Your lender can wipe out your equity in one move: Before loss owners need the right contract terms

November 13, 2014 - Financial Digest

Frank Licata, Licata Risk Advisors

You buy a property and the lender imposes heavy insurance requirements on you. That's ok, they care as much about the property as we do, you think. You have visions of using all those good claim proceeds to restore the property to its prior glory after a loss.
But, can the lender take the claim funds, pay off the loan and walk away. Unfortunately, yes. The problem is in the "Casualty & Condemnation" section of the loan agreement.
Commercial mortgage agreements are almost all the same on this major point:
* In the event of a "casualty," the lender will receive and control the insurance claim funds as a starting point.
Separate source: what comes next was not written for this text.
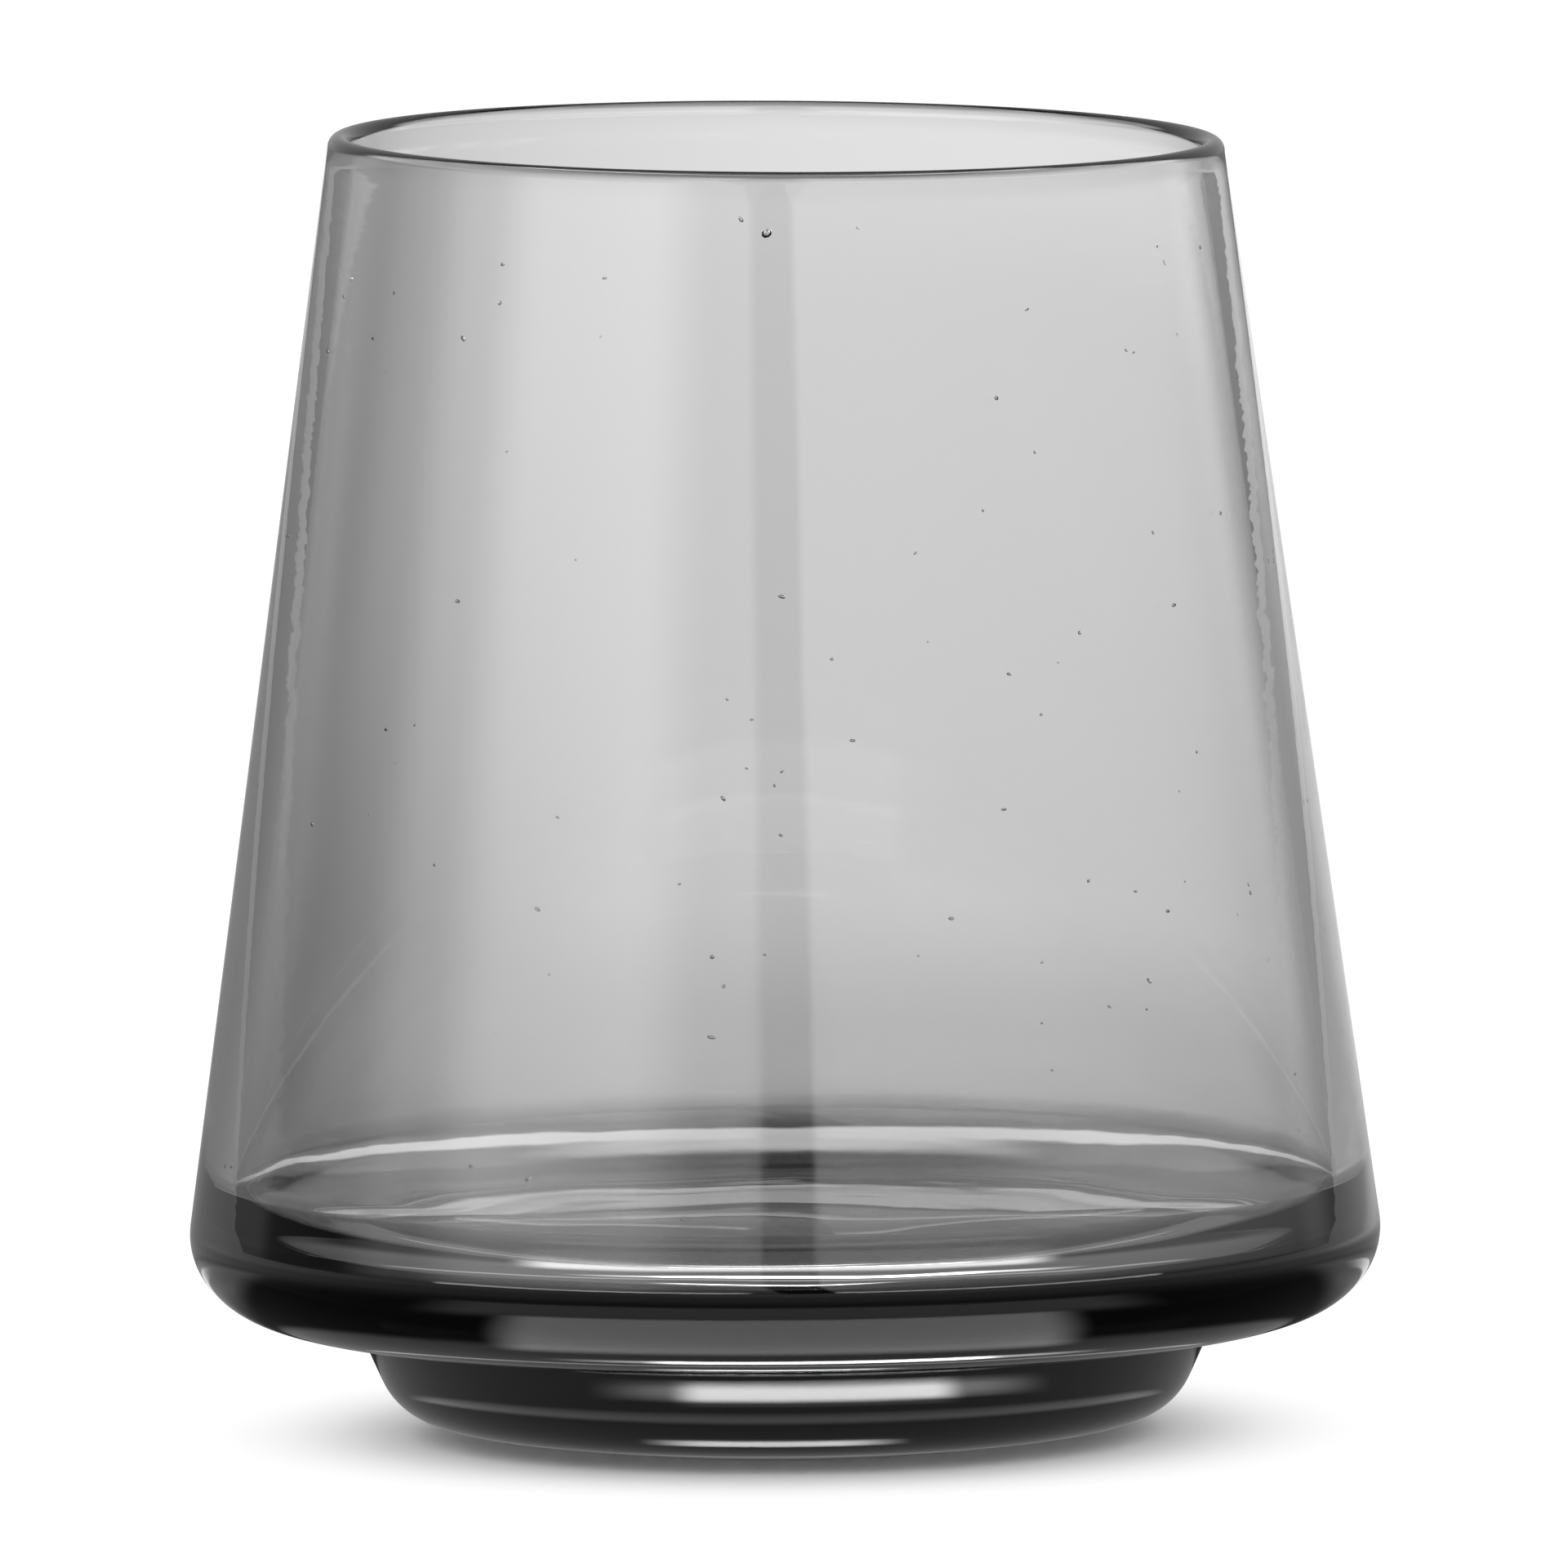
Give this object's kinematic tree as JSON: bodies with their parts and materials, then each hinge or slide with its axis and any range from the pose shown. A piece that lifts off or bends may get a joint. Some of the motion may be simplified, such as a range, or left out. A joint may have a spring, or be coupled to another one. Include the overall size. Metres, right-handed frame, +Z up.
{
  "type": "whiskey tumbler",
  "caption": "Footed smoke-grey glass tumbler: a conical bowl that narrows to the rim, with a rounded heel and a thick floor, fused to a short solid glass foot.",
  "frame": {"origin": "centre of the flat under the foot, on the surface the tumbler stands on", "axes": "+Z up along the tumbler's axis of revolution, from the foot to the rim; X and Y are alike"},
  "size_m": [0.09, 0.09, 0.0982],
  "materials": {
    "smoke_glass": "fire-polished, gloss"
  },
  "bodies": {
    "root": {"bowl": "smoke_glass", "foot": "smoke_glass"}
  },
  "joints": []
}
Ok they have custody, but they must apply the funds toward the reconstruction, right?
Moving on to the next section, "Use of the proceeds of insurance:"
* For very small losses (up to a dollar amount like $250,000 or a percent of the market value like 5%), the property owner will have the right to repair the property out of the insurance funds, with few controls.
* At the next level, up to 30% of the market value, the lender may be constrained by requirements to consider in good faith the borrower's "economic interests in the property." In other words the borrower is still to be protected in the use of the funds.
* But, once the loss exceeds 30% of the fair market value, it gets very dicey for the borrower. At this level, the lender has the right to "elect, in its absolute sole discretion...to apply the proceeds of insurance collected upon any casualty...to the payment of debt..." In other words, rather than restoring the property with the claim funds, the lender simply uses them to pay off the loan.
From agreement to agreement the exact trigger, and the exact language, may vary, but the result is the same:
The lender takes the money and walks away from the borrower. So what is the borrower left with in return for its former equity in the building: the land with a smoking pile of rubble on it. The insurance which was purchased for the purpose of, and in the proper amount for, restoring the property, is now used instead to insulate the lender and only the lender from the loss, leaving the owner bare.
What is worse is that taking cash rather than restoring the property results in an actual cash value (ACV) settlement rather than a replacement cost settlement. ACV is depreciated value (with market value considerations) which might be 20 to 50% lower than replacement cost. So even though insurance was purchased at an amount to replace the property, and the intent was to replace the property, the lender has the ability to throw away 20 to 50% of the insurance settlement by deciding not to replace the property. Assuming they are rational, they would only do that if the ACV is close to the unpaid principal, and this varies from deal to deal. But ironically, the borrower who puts the most equity in (reducing the loan amount to closer to the ACV of the property) is at the highest risk from this scenario.
If the lender uses this nuclear option, the owner still has the land and the land value, less the cost of removing the debris. Every case will be different, but the more the building value outweighs the land value, the more the property owner is exposed to its equity being completely wiped out.
Will the courts ride to the rescue to remedy this unfair result. Not generally based on the cases to date. For example in a 1984 New Jersey case, General GMC Sales v. Passarella, the court held that to force the lender to apply the proceeds to the rebuilding would be to force the lender to convert its secured loan to a construction loan which it had not bargained for. In another case, English v. Fisher, Texas, 1983, the court simply refused to unravel a valid contract that was "unambiguous."
What should the property owner do? Negotiate terms of the "Casualty and Condemnation" clause to arrive at a clear statement that insurance proceeds will in all cases be used to repair or replace the property unless there is mutual agreement at the time of loss to take another approach. This is what the large REITS do now, using their clout; they are aware of the clause and they force the change in terms to require the "appropriate" use of the claim funds. Other, smaller, owners have been more passive. Why? Because they're not even aware of the lender bias in the loan agreement.
Risk is hiding in all kinds of contracts. A big part of risk management is contract management.
Frank Licata is president of Licata Risk Advisors, Boston, MA.